将来へ不安を感じてパリの韓国大使館へ
北朝鮮エリート留学生が脱北 驚くべき自由なフランス生活だった(1/2)の続き。
Cさんは基本的に単独行動できたので、夕方、パリ市内の韓国大使館へ足を運んだ。受付で、「私は朝鮮人です。韓国へ行きたいのですが…」とそのまま伝えた。すると、「今日は受付時間は終わっているので、明日また来てください」とビジネスライクに言われて、その日は宿舎へ帰ることに。
Cさんが運がよかったのは、この行動が北朝鮮関係者へバレなかったことだ。翌日、再び、韓国大使館を訪れると、今度は、奥から担当者が飛び出してきて、部屋へ案内された。
韓国大使館関係者は、昨日、報告を受けて驚愕して準備していたと話す。結果、Cさんはそのまま韓国へ脱北することになった。
Cさんは平壌でも裕福な家柄で生活が困窮していたわけではないようだ。ただ、自身の将来に不安を覚えたので脱北を決めて行動を起こしてる。
平壌でも飢えないし強い不満もない?
金正恩時代となり、金正日時代と比較すると脱北者数は減っている。要因は諸説あるが、90年代のように餓死しそうだとか、生活苦、生きるために命をかけて脱北する人は減っているのは確かなようだ。
今回の話だけを切り取ってしまうと、さも軽いノリで脱北したように思われるが、脱北理由も時代とともに変化していることを感じさせる。
「韓国生活はどうですか?」と尋ねると、Cさんは、「新しいことが学べて刺激的です」と答える。
同時に、おおよそ知っている範囲だったとも話す。それだけ、北朝鮮で生活しているときにすでにある程度の韓国情報を見聞きしていたとのことだった。
パリの大学でも同級生に韓国人がいた。話はしたが、別段、韓国が特別な国とか、憧れを抱くことはなかったという。Cさんが理数系なのでちょっとクールなのかもしれない。
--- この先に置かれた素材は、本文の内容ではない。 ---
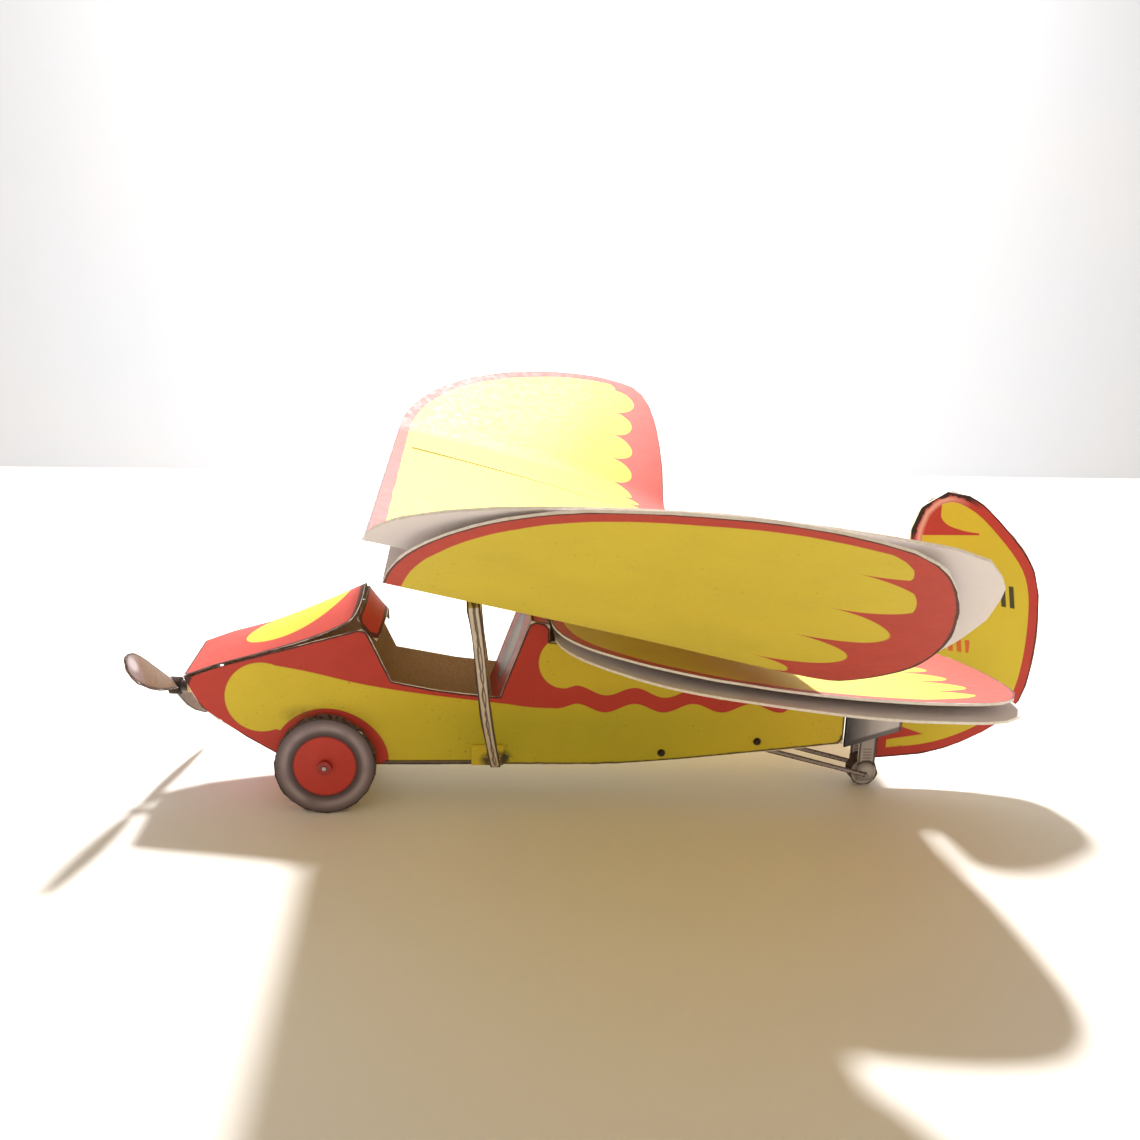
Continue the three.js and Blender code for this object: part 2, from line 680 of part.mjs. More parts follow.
const axle = turned(AXLE_R, -AXLE_HALF, AXLE_HALF, 16);
add("main_axle", axle.translate(x(WHEEL_AFT), 0, WHEEL_R), WIRE);
const motorPeg = turned(PIN_R, -PIN_HALF, PIN_HALF, 16);
add("motor_peg", motorPeg.translate(x(PEG_AFT), 0, PEG_Z), WOOD);
const bellyPin = turned(PIN_R, -PIN_HALF, PIN_HALF, 16);
add("belly_pin", bellyPin.translate(x(BELLY_PIN_AFT), 0, BELLY_PIN_Z), WOOD);
addPropeller();
add("rubber_band", rubberBand(), BAND);
add("tail_fork", tailFork(), KRAFT);
const tailAxle = turned(AXLE_R, -TAIL_AXLE_HALF, TAIL_AXLE_HALF, 16);
add("tail_axle", tailAxle.translate(x(TAIL_WHEEL_AFT), 0, TAIL_WHEEL_R), WIRE);
add("tail_wheel_hub", tailWheelRing(1.1, -1, 1), KRAFT);
add("rudder_tab", rudderTab(), KRAFT);

export default model;
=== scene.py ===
import random
from math import ceil, copysign, cos, pi, radians, sin, sqrt

import bmesh
import bpy
import numpy as np
from mathutils import Matrix, Vector, noise
from mathutils.geometry import delaunay_2d_cdt


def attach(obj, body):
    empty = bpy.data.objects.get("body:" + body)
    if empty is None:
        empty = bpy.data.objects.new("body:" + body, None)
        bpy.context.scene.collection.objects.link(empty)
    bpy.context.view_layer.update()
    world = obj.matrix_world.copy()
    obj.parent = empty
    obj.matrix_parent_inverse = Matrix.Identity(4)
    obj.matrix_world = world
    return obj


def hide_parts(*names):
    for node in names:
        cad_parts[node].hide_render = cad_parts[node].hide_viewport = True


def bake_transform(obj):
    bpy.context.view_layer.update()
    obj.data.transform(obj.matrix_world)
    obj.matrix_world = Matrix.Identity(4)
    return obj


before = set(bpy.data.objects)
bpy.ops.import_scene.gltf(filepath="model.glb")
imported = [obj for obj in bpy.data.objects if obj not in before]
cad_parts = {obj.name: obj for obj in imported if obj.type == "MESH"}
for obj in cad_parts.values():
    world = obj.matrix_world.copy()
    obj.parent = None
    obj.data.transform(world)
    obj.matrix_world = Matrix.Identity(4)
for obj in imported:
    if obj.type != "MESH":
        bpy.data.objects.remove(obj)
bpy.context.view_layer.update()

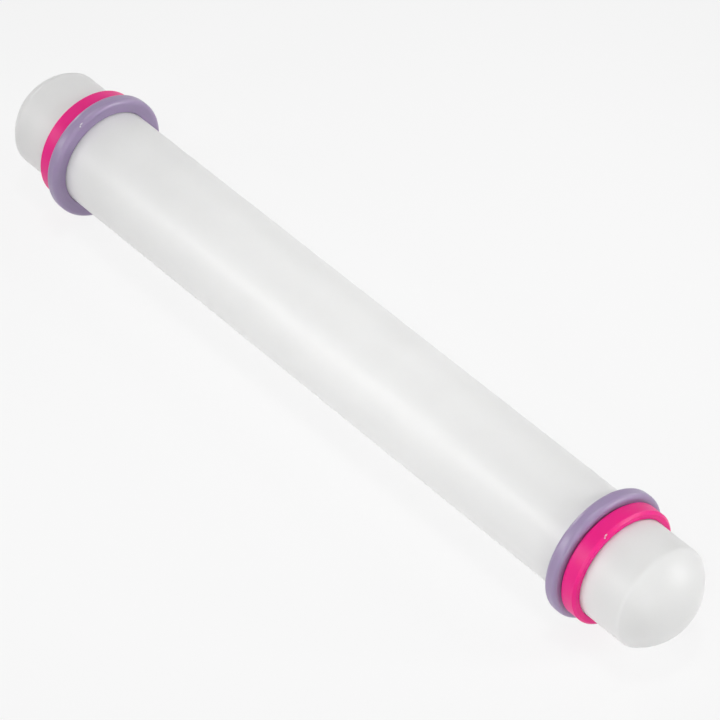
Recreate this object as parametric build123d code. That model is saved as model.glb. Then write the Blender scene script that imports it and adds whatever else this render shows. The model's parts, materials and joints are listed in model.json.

しかし、地方ならいざしらず、現在、平壌のそこその家柄の出身であれば、北朝鮮で生活に困ることも、強い不満を抱くとは少ないのかもしれないと分析する研究者もいる。
限られた環境でできる限りの幸せを希求する
限られた環境でできる限りの幸せを希求する
一般の北朝鮮人たちは、元々インターネットへ接することはできない。そのため、名前くらいは知っていても「ユーチューブ」がどんなものかも想像もできないだろう。当然ながら、〇〇選択の自由など個人の権利も体験していないので、制限された社会でこんなものかと思い大きな不満を抱くことはないのかもしれない。
限られた環境の中でただ人々はできる限りの幸せを求める。制限や抑圧の大きさは異なるが、現在の中国でも同じことが言える。人間、不自由な社会から自由な社会へ出ると幸福感に満ち満ちてあらゆるものがキラキラ輝いて見えるに違いない。しかし、逆だとどうだろうか。
たとえば、まさに今の香港のように、一度、ある程度の自由を味わった人たちが突然、不自由な環境へ置かれたらどう感じるか。恐らく、とてつもない不幸感と刑務所に入れられたような束縛感に満ち溢れるのではなかろうか。
そんなことをCさんの話を聞いて感じた。